I thought this was a very good book, it's incredibly well researched and is packed with details about their lives and their shenanigans. The only weird thing I noticed that nobody else mentioned was I feel like the writing style wasn't particularly great. Everything was written in past tense, and they often follow the same structure when talking about a discovery (thing they're working on, random fact about discovery, now they finished and have discovery). This would take place over a few paragraphs and repetitive structures like this and other writing styles made the book feel a bit monotonous. It's like the author knew this too, and was attempting to write a more literarily interesting book but was having a hard time with it. If you have a particular interest in one of these two characters than this might be the perfect book for you, but I don't think it was the most engaging book from a literary perspective I've ever read.
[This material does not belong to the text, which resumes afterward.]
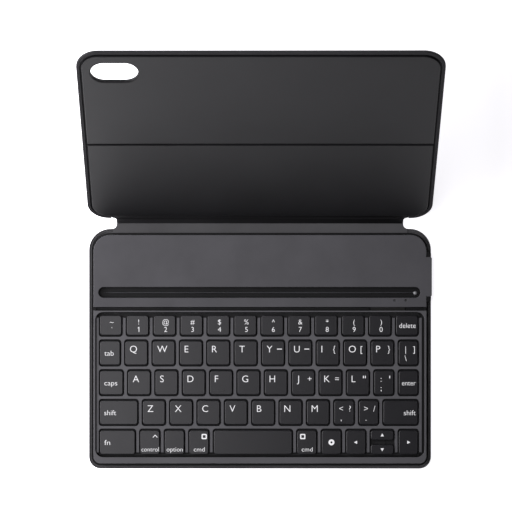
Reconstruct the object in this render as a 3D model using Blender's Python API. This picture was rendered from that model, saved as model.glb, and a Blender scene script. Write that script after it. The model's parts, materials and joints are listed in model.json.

Again, really great, incredible content and a fascinating overview of their lives, but that's just what it is; it's just a collection of facts about their lives in past tense with familiar structures. There are more literarily interesting books out there if you just want to read about physics or important people
Fascinating to see how their thinking evolved, and all the different ideas that were tried and tested and discarded. The cool thing was how nice they were as people as well, with family life being one of the goals for both Feynman and Wheeler. Wheeler had a more crooked route, with TB taking his first wife. I really like these kinds of books that are an biography of both and idea and the people around it. It is incredible how much technological progress we have made since their time, yet how much they were able to discern with pure theory, the testing caught up to them later. As an Ivy leaguer myself, the descriptions of the privileged world of academia brought back some nice memories of my school days. I confess I understood about 60% of the science and have already forgotten most of the details. The overall structure remains clear however, the search for how to explain both macro and quantum reactions of particles. The whole idea of mirror reactions in time and multiple states is fascinating. It is a cool universe. Very nicely written book, and very accesible - no formulas anywhere!